→ **What to do**
Take every line from the listing below that contains "Blender".

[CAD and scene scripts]

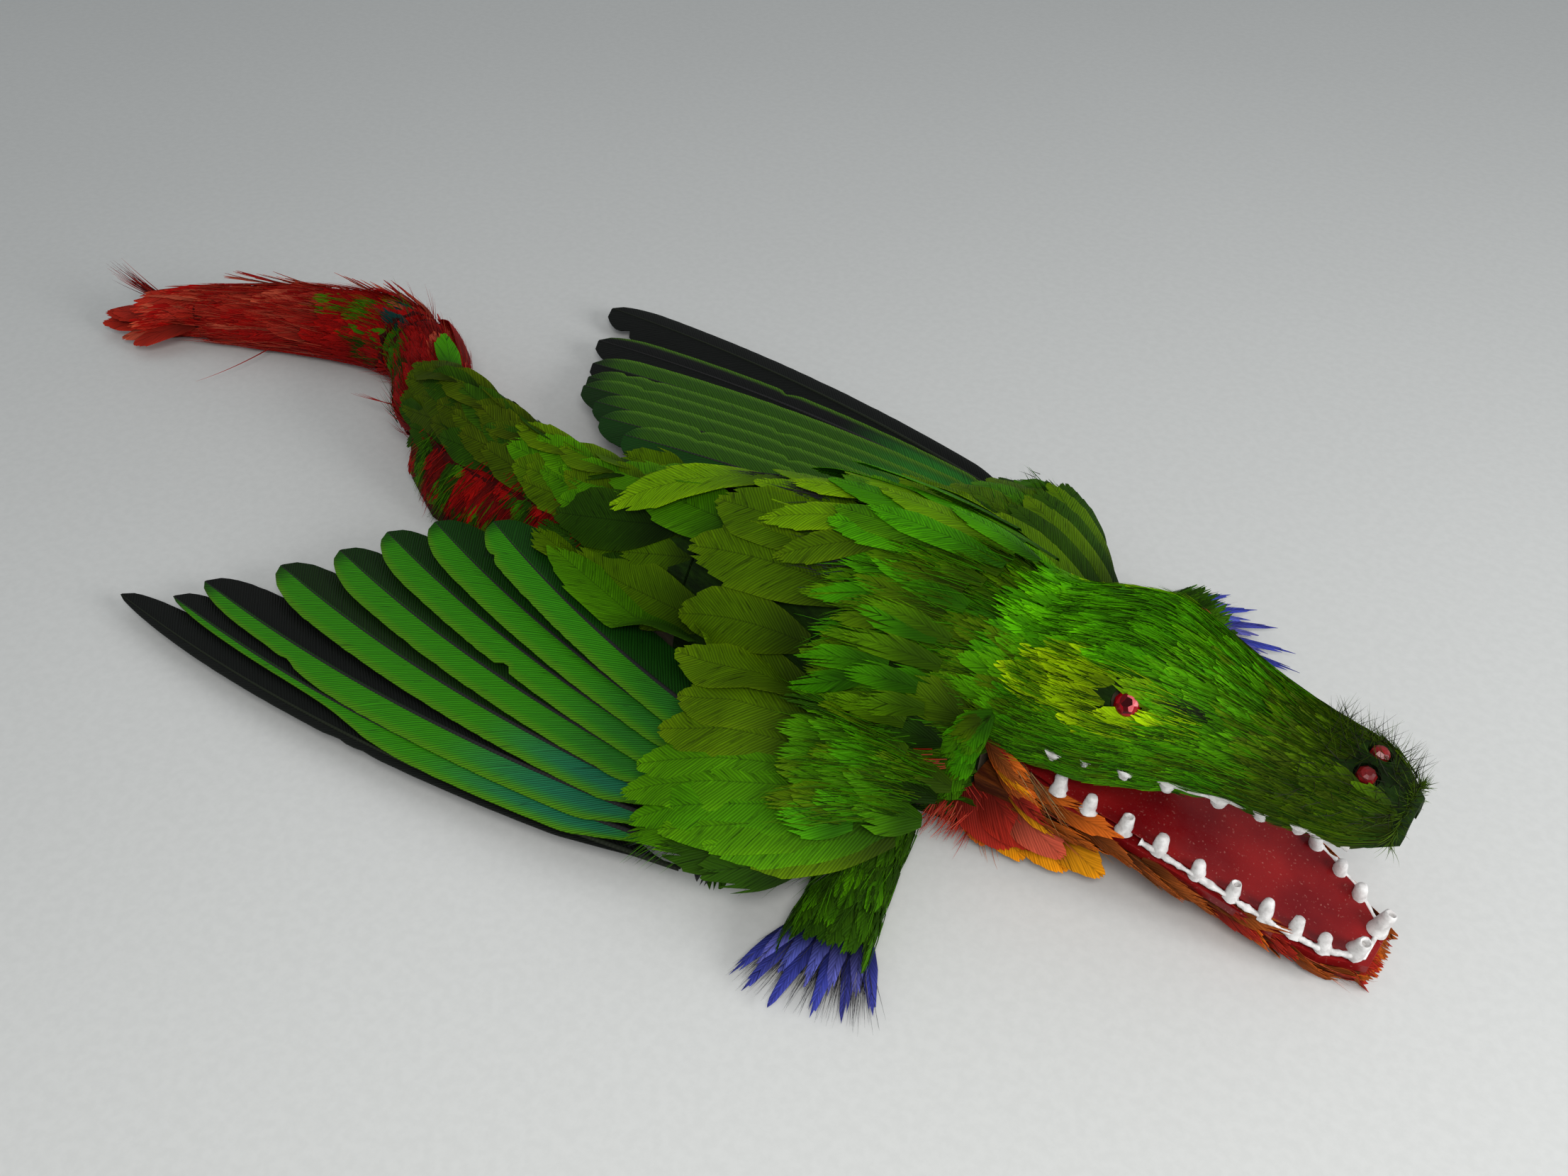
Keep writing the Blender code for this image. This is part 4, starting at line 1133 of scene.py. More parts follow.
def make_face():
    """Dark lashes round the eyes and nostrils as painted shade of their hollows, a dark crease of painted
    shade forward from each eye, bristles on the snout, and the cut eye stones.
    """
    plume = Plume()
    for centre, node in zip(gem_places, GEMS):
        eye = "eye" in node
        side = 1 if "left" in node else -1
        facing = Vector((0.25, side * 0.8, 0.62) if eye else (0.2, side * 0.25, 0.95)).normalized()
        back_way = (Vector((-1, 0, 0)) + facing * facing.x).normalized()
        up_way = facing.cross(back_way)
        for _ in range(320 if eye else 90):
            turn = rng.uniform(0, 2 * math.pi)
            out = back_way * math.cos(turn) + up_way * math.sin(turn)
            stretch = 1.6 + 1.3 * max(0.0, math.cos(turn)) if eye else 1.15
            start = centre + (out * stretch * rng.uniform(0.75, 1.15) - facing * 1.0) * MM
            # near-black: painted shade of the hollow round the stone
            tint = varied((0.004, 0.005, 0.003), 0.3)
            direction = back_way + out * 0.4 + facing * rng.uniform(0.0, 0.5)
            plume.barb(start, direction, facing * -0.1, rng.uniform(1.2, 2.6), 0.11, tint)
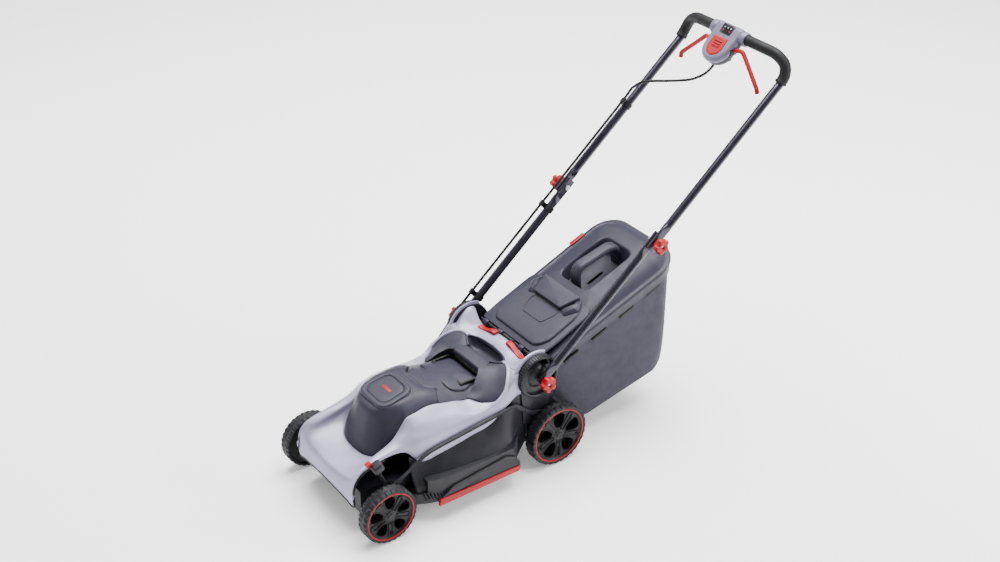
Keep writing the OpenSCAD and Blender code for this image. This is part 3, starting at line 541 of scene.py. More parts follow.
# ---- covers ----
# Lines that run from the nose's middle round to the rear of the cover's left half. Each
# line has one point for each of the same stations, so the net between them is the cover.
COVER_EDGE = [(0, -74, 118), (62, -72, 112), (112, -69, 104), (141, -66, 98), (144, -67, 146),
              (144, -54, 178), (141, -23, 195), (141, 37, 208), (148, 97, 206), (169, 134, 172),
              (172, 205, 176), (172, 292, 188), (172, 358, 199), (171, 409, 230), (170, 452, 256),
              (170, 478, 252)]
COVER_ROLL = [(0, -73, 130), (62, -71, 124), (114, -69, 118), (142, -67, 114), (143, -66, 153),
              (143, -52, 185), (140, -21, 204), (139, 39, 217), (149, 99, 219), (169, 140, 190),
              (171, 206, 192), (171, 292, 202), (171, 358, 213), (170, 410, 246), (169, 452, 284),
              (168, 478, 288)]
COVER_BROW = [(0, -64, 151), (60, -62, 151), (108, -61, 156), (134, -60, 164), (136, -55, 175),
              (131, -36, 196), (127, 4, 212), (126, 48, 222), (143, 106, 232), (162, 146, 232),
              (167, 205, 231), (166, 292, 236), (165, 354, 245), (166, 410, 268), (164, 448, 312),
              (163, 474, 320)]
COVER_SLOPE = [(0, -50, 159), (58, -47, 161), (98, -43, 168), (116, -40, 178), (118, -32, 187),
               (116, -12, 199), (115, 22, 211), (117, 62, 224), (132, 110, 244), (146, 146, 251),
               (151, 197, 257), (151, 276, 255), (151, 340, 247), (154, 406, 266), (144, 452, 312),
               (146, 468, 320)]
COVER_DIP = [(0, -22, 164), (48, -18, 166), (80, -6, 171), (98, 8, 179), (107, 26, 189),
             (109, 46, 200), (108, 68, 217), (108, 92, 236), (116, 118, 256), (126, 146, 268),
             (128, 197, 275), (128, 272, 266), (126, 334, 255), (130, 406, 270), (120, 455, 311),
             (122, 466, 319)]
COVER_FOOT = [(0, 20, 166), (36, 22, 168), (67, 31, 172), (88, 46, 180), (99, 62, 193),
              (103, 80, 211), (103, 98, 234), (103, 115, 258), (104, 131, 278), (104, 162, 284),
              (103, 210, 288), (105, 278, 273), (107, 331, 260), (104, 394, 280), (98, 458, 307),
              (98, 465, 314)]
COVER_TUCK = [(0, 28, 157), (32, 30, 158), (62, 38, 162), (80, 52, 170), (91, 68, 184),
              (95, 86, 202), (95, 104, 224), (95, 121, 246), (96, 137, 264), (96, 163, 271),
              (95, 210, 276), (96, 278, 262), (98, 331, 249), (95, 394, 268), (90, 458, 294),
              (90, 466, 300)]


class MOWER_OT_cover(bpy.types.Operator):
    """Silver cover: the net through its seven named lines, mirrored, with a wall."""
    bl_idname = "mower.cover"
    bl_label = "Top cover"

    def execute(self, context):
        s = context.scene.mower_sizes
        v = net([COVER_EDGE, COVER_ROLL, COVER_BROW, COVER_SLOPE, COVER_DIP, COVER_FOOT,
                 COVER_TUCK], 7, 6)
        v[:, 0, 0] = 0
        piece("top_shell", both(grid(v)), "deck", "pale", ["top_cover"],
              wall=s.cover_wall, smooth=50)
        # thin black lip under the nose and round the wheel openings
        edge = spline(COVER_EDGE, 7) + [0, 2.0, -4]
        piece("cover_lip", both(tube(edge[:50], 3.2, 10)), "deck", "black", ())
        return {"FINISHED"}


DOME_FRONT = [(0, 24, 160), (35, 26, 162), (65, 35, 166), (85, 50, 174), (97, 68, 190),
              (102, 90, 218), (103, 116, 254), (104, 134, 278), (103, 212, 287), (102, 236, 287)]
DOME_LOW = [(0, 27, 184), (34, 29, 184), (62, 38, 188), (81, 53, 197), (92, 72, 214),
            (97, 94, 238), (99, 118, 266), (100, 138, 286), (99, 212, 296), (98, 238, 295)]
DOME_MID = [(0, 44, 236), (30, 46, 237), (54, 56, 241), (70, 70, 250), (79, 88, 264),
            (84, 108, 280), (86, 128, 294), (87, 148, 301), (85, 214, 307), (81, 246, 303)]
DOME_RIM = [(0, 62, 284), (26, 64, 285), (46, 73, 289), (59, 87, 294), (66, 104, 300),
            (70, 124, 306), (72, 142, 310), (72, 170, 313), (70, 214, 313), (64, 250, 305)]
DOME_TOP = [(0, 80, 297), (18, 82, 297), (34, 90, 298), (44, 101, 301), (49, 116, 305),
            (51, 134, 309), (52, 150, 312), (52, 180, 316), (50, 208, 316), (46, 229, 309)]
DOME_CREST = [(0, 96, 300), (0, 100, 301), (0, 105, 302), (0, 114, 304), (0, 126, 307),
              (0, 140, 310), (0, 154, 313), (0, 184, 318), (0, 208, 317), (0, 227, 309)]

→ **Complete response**
Keep writing the Blender code for this image. This is part 4, starting at line 1133 of scene.py. More parts follow.
Keep writing the OpenSCAD and Blender code for this image. This is part 3, starting at line 541 of scene.py. More parts follow.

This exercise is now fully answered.